What to work on:
Where a line in the listing contains the string "bodies", copy that line out.

Data segment:

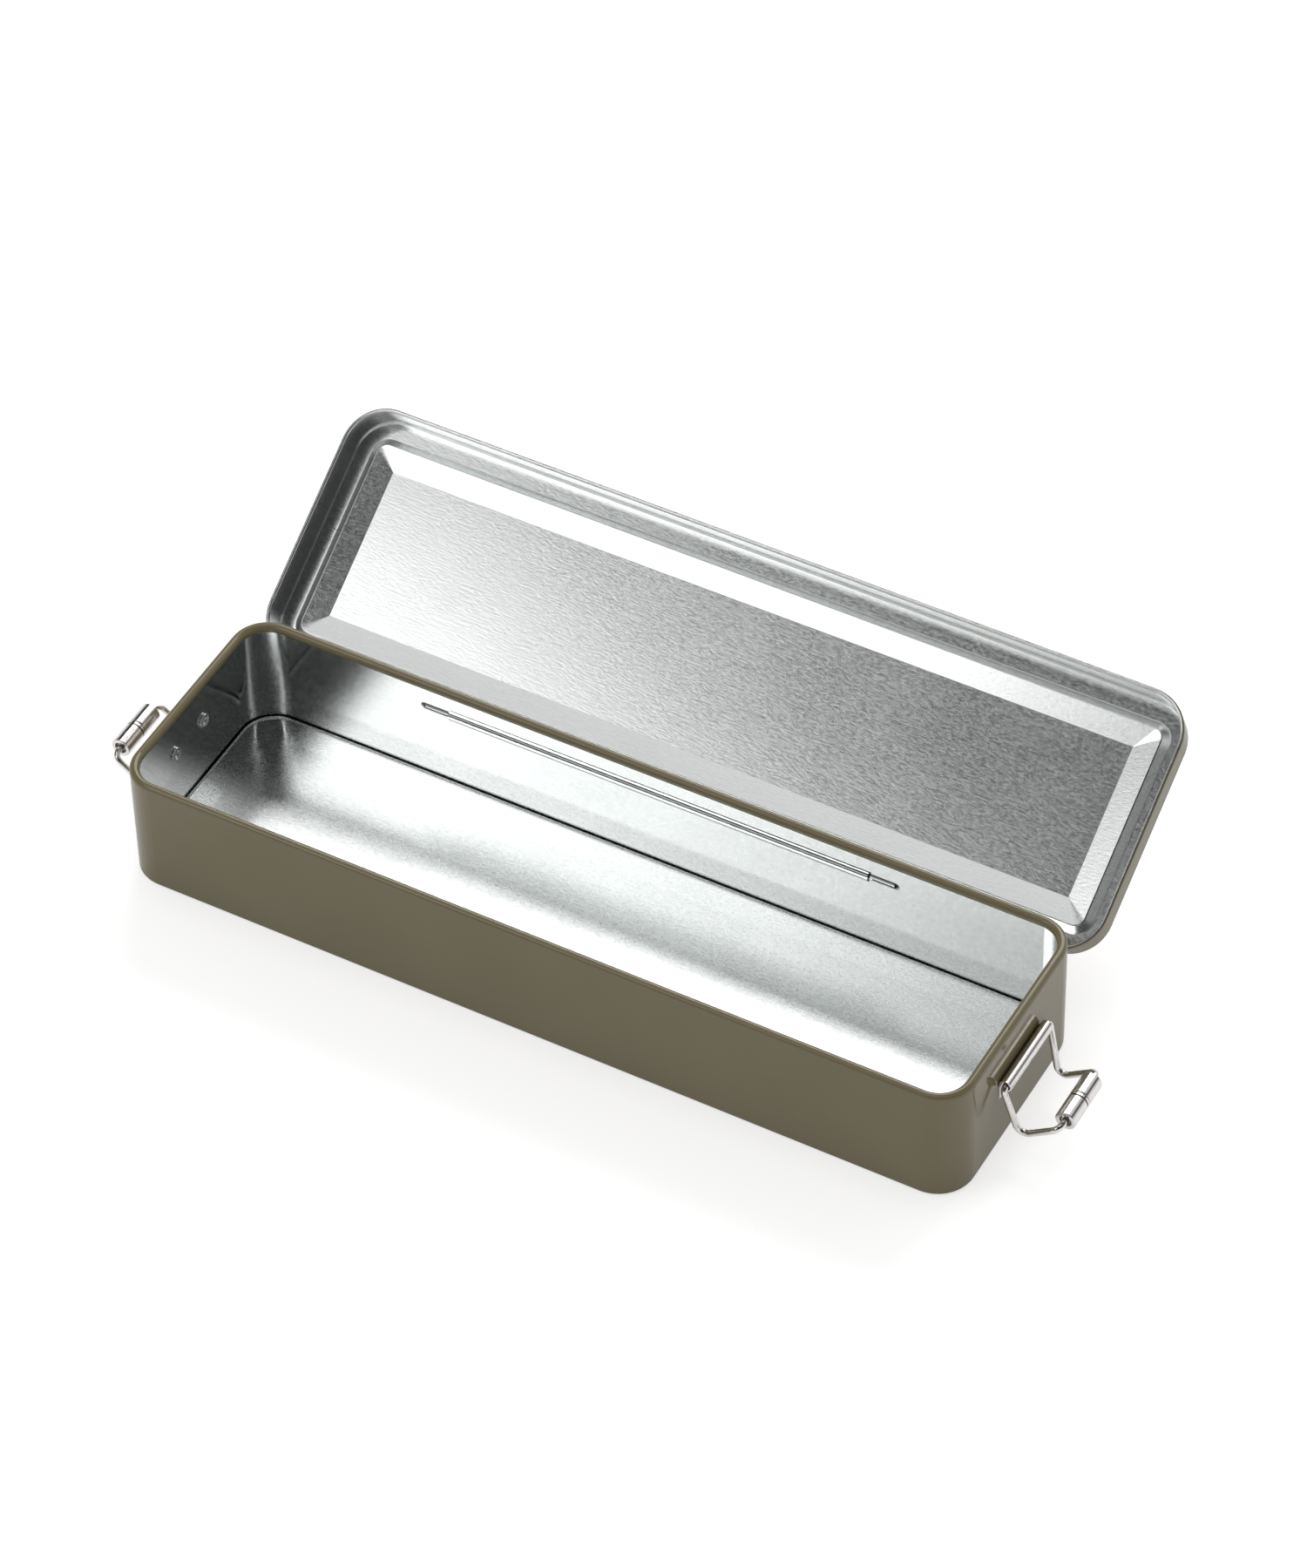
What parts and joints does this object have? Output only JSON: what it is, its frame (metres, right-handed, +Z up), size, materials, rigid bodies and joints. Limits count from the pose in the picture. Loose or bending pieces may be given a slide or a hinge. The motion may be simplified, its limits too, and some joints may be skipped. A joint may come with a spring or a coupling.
{
  "type": "hinged tin with bail catches",
  "caption": "Long shallow tin with a curled rim, a pressed lid on a wire hinge, and a wire bail with a split roller at each end that snaps over the lid.",
  "frame": {"origin": "middle of the base panel's underside, where the closed tin stands on a table", "axes": "+X along the length to the right-hand end, +Y towards the hinge, +Z up"},
  "size_m": [0.2902, 0.1379, 0.0637],
  "materials": {
    "paint": "glossy olive-grey enamel over tinplate, bright tinplate inside",
    "tinplate": "bright tinplate with a fine rolling grain",
    "wire": "bright drawn wire",
    "nickel": "nickel plated, polished"
  },
  "bodies": {
    "body": {"body_wall": "paint", "base_panel": "tinplate", "hinge_wire": "wire", "left_catch_plate": "nickel", "right_catch_plate": "nickel", "left_rivets": "nickel", "right_rivets": "nickel"},
    "lid": {"lid": "tinplate"},
    "left_bail": {"left_bail": "nickel", "left_roller_ring": "nickel"},
    "right_bail": {"right_bail": "nickel", "right_roller_ring": "nickel"},
    "left_front_sleeve": {"left_front_sleeve": "nickel"},
    "left_rear_sleeve": {"left_rear_sleeve": "nickel"},
    "right_front_sleeve": {"right_front_sleeve": "nickel"},
    "right_rear_sleeve": {"right_rear_sleeve": "nickel"}
  },
  "joints": [
    {"name": "lid_hinge", "type": "hinge", "parent": "body", "child": "lid", "pos_m": [0, 0.03575, 0.02625], "axis": [1, 0, 0], "range_deg": [0, 147.6]},
    {"name": "left_bail_hinge", "type": "hinge", "parent": "body", "child": "left_bail", "pos_m": [-0.12705, 0, 0.02395], "axis": [0, 1, 0], "range_deg": [-16, 152]},
    {"name": "left_front_sleeve_spin", "type": "hinge", "parent": "left_bail", "child": "left_front_sleeve", "pos_m": [-0.14222, 0, 0.01468], "axis": [0, 1, 0], "continuous": true},
    {"name": "left_rear_sleeve_spin", "type": "hinge", "parent": "left_bail", "child": "left_rear_sleeve", "pos_m": [-0.14222, 0, 0.01468], "axis": [0, 1, 0], "continuous": true},
    {"name": "right_bail_hinge", "type": "hinge", "parent": "body", "child": "right_bail", "pos_m": [0.12705, 0, 0.02395], "axis": [0, -1, 0], "range_deg": [-16, 152]},
    {"name": "right_front_sleeve_spin", "type": "hinge", "parent": "right_bail", "child": "right_front_sleeve", "pos_m": [0.14222, 0, 0.01468], "axis": [0, 1, 0], "continuous": true},
    {"name": "right_rear_sleeve_spin", "type": "hinge", "parent": "right_bail", "child": "right_rear_sleeve", "pos_m": [0.14222, 0, 0.01468], "axis": [0, 1, 0], "continuous": true}
  ]
}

Written solution:
What parts and joints does this object have? Output only JSON: what it is, its frame (metres, right-handed, +Z up), size, materials, rigid bodies and joints. Limits count from the pose in the picture. Loose or bending pieces may be given a slide or a hinge. The motion may be simplified, its limits too, and some joints may be skipped. A joint may come with a spring or a coupling.
  "bodies": {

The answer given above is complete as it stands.